В тот же день друзья нашли мне новое жилье, тоже на улице Хорива. Меня это не сильно обрадовало, так как через два дня полиция пришла в квартиру, где была типография. И несмотря на то что дом тем временем успели побелить, сыскные утверждали, что в квартире чувствуется запах типографской краски. «Видно, мы опоздали!» – сказали они. Но за запах в тюрьму не сажают.
Я заметил, что за мной следят. Два «ангела-хранителя» сопровождали каждый мой шаг. Это было очень неприятное ощущение. Было ясно, что полиция медлит с моим арестом только потому, что уверена – я сам в конце концов попадусь им в руки, но надо подождать, чтобы разведать про всех, с кем я общаюсь.
Особенно меня тронул визит моей прежней квартирной хозяйки, вдовы врача, которая как-то пришла навестить меня и предупредила от себя и от имени своей дочери, что за мной днем и ночью ходят два сыщика и я должен как можно скорее скрыться. Товарищи решили, что мне надо уехать из Киева. В то время в Киеве находился один из наших товарищей-активистов, студент Харьковского университета Лба Тумаркин. От имени харьковских товарищей он пригласил меня поехать к ним и объявил, что для меня готова квартира: Клочковская улица, дом 66, мне надо только поторопиться с поездкой. Но как увильнуть от полиции? Все взвесив и обдумав, мы решили, что мне нужно плыть на пароходе, который идет в Кременчуг, а уже оттуда – в Харьков. Соня купила билет на пароход, в третий класс. В толпе путешественников никто не обратит на меня внимания. Мы с Исачкой поехали в ресторан «Краковский», и когда он объявил, что мой «верный страж» – усатый сыщик – стоит на посту, мы вышли через черный ход на другую улицу, я нанял извозчика, и мы благополучно прибыли в порт. Соня уже ждала нас. Она не только купила билет, но и разговорилась с одним из матросов, который пообещал ей – она хотела ему заплатить, но он не хотел брать с нее денег – дать хорошее тихое место ее больному брату, возвращающемуся домой в Кременчуг. И он выполнил свое обещание. Я попрощался с друзьями, как прощался бы с братьями и сестрами, и через час был уже на пути в Кременчуг. Через два дня после моего отъезда из Киева полиция пришла в комнату, где я жил, с обыском. Они не знали моего имени – комната была записана на имя Ицхака, петербургского студента, сына врача из Режицы, который уехал из Киева еще три недели назад…

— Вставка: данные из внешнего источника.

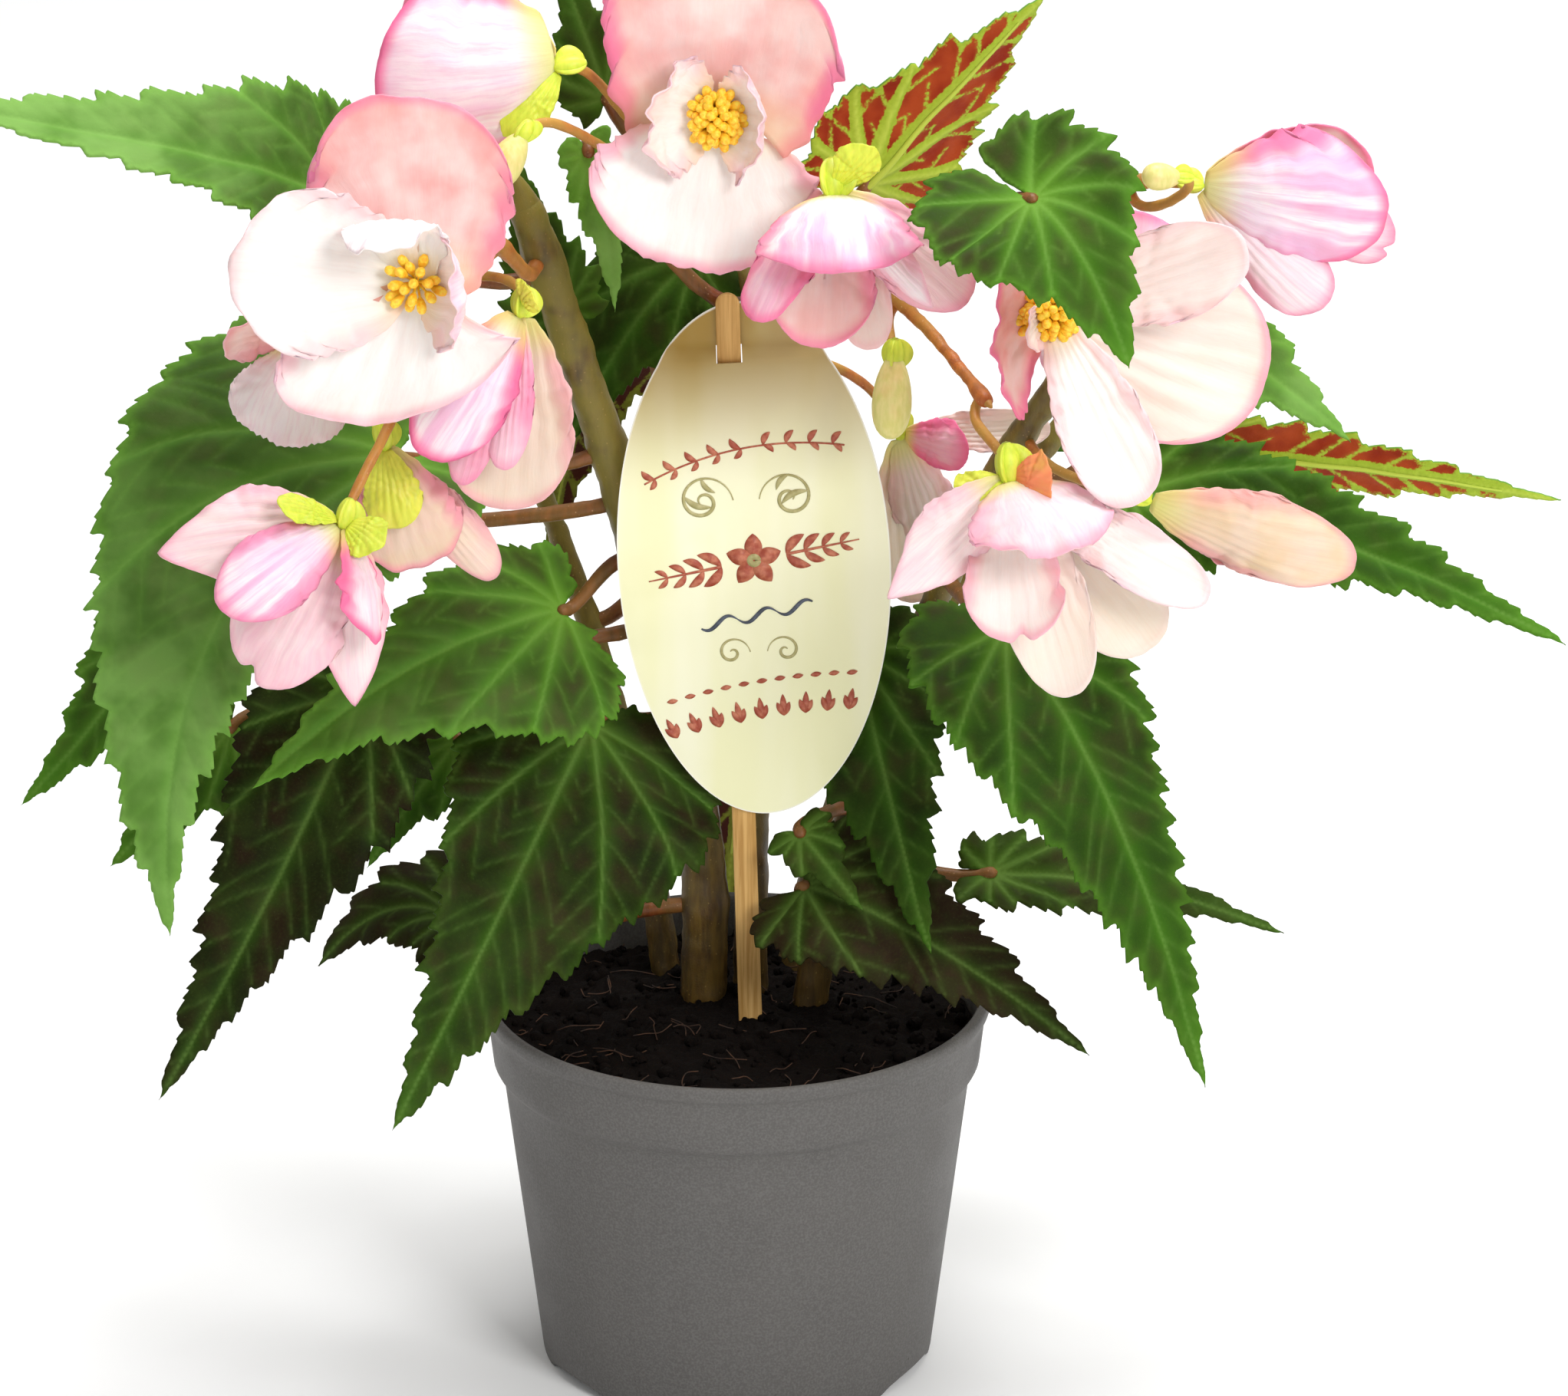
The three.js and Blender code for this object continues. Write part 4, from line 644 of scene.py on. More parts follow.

Глава 22. Мой уход из Сионистской социалистической рабочей партии и Агада Элиэзера Шейна
(октябрь 1906 – апрель 1907 года)
Кременчугские товарищи – Маня и Давид, которые требовали, чтобы я прибыл туда, не ждали меня так скоро и приняли меня весьма дружественно, что ободряло. Я провел с ними два дня, мы подолгу беседовали, я участвовал в заседаниях местного комитета – и не мог понять, ради какого именно насущного вопроса меня позвали. Я лишь почувствовал, что некоторые из товарищей сомневаются в ряде аспектов партийной доктрины, но это были колебания и сомнения, еще не обретшие формы. В среду (если я не ошибаюсь, это была третья неделя августа) я прибыл в Харьков. Я пришел по адресу, который мне сказали заранее. И вот сюрприз – целая квартира, в которой жили два брата Фишкиных из моего города, которых я наставлял в сионизме, а потом они стали членами нашей партии, младший из них был очень активным деятелем. Но в квартире не было простора, который был в моей киевской квартире на Прозоровской. Были, правда, другие достоинства: вход изнутри, со двора. Люди, которые там жили, относились к хозяевам квартиры с большой симпатией – приятные юноши, тихие, вежливые, первыми здороваются с соседями, преисполнены скромности. Позади дома возле ворот был продовольственный магазин. Его хозяином был русский, любящий книги, низкорослый и плотный, с большой лысиной, маленькой бородкой и пышными усами, перепоясанный широким фартуком. Я был постоянным клиентом Семена Михайловича и чувствовал, что он относится ко мне с симпатией.